Prof. Miki Desai
conversations with mentors
episode 3 of 6
In individual conversations with our guests – each of them highly committed, experienced and renowned in their respective fields – we discuss the uncertainties as well as possibilities that the current pandemic has thrown up. We ask our mentors to share their perspectives on the three pivotal aspects of our lives: communication, learning and community.
Prof. Miki Desai retired from CEPT University, Ahmedabad in 2014 as the head of the Masters Program in Sustainable Architecture, after teaching there since 1981. He has had the EARTHWATCH grant, a Fulbright Fellowship, the Graham Grant and the Getty Collaborative Grant. He is the author/co-author of 5 seminal books on Indian architecture. He has held exhibitions of his research and documentation work in Ahmedabad (2012 & 2015), Colombo (2016) and New Delhi (2020).
He has also contributed a chapter and a wooden model to a travelling exhibition for 6 German speaking countries in 1995 besides holding an exhibition at the Rietberg Museum, Zurich in 1990.
He was a visiting Studio Critic at ETH, Zurich, MIT, USA and U C Berkeley, USA in 1988 and a visiting scholar at the University of California at Berkeley in 2014.
He has been a keynote speaker at many international conferences.
about the series
From material testing of ideas to embodied experiences and learning, to meaningful conversations and relationships, to finding and nurturing close-knit communities, these are the high-risk thrills that we chase.
The fear of the infectious disease, the scientific advice of maintaining socio-physical distance and the mis-orchestrated and mis-played lockdown have fallen on our adventurism like gigantic clouds of lead. Most, if not all, of what we know about learning and community now lies pinned down, wriggling, unable to move the way it used to. Fortunately though, we have our breath, bodies and loved ones to care for and tell us that we are alive and good.
While the evolutionary power of adaptability is firing away in all directions to find a conducive response to help us survive this threat, one of its inadvertent attempts is to rush to a sense of normalcy – doing things as we are used to doing them.

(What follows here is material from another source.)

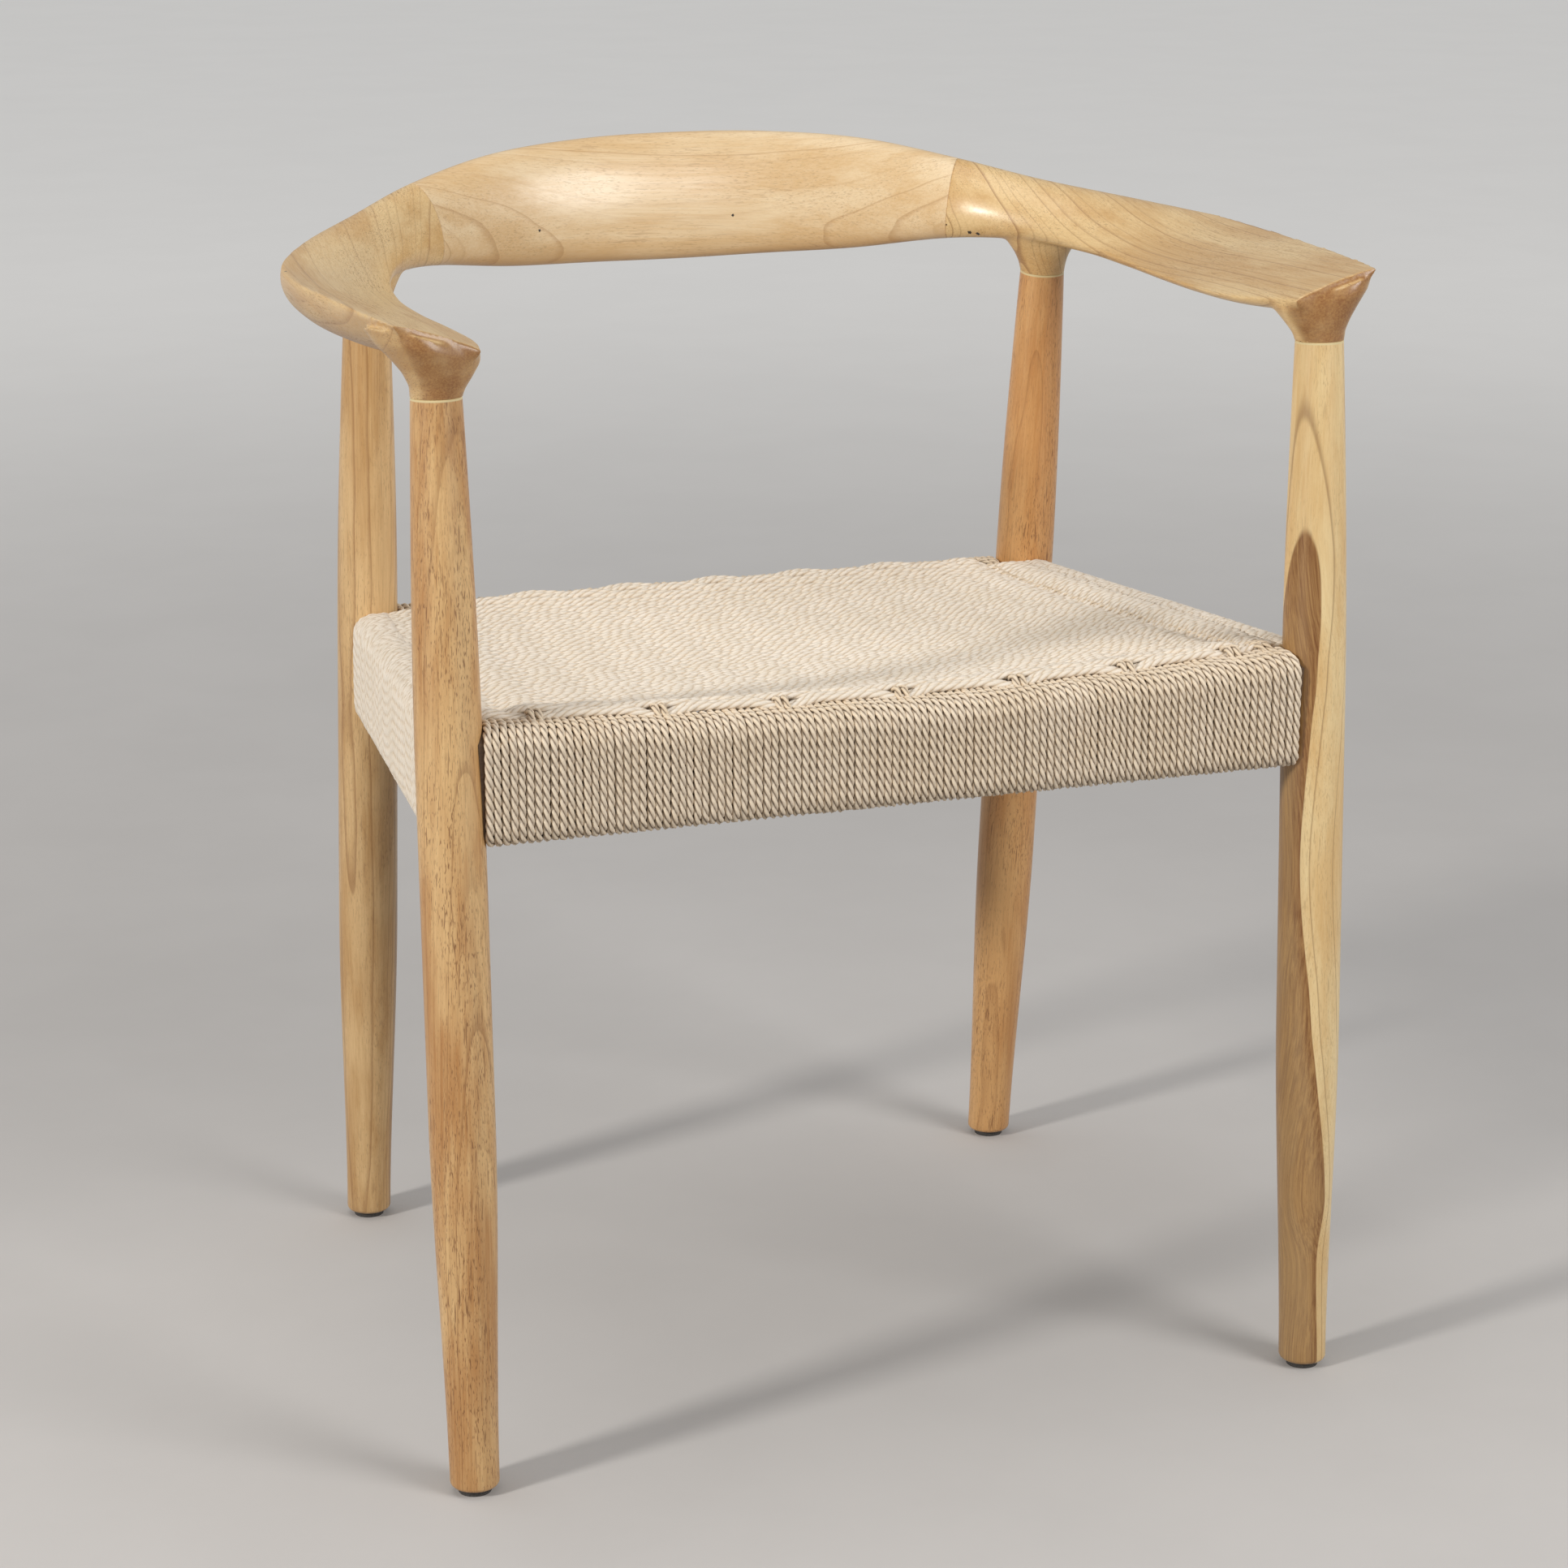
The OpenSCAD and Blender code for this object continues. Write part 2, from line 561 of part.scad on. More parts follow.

Although this may require extraordinary effort in framework, all three – the extraordinariness, the effort and the framework – are almost always considered insignificant; since even their acknowledgement is an admission of the prevalent threat and the fact that things are not normal. The prompt shift to digital platforms, be it schools, colleges, offices or businesses, is a case in point. Although the PR and marketing machineries’ cost saving on wine and tikka is understandable, the apparent opportunism in the incessant torrent of webinar announcements is unbearable. Yes it is good to keep going, but perhaps not so in unprecedented circumstances. Crises, whether presumed by an individual anxious mind, or perceived as clear and present by the collective intelligence, demands attention and care. Continuing to operate without pause, acknowledgement or conversation, betrays a society and mind that are in a state of perpetual crisis. As a popular post on social media states: “The virus didn’t break the system; it only exposed a broken system.“
Fortunately though, we have our breath, body & loved ones and we will walk home. Perhaps trying to prove that it is not humanity that is in crisis; instead, its economic model – our idea of “making a living“, the little worth that we place on life – that needs radical rethinking and complete reconstruction. Perhaps if we were to pause and breathe, we would see not only that the system has been broken for long, rather intentionally, but also that the system is supposed to serve us and not the other way around; that while we are worrying our days and sleep away in making a living, life already is… here and now… To keep them from being misplaced in rhetoric, we turn to our teachers. The opening series of Conversations at The Vessel is with our beloved teachers – mentors who have contributed to our emotional and spiritual upbringing, while bearing significant influence on our intellectual growth.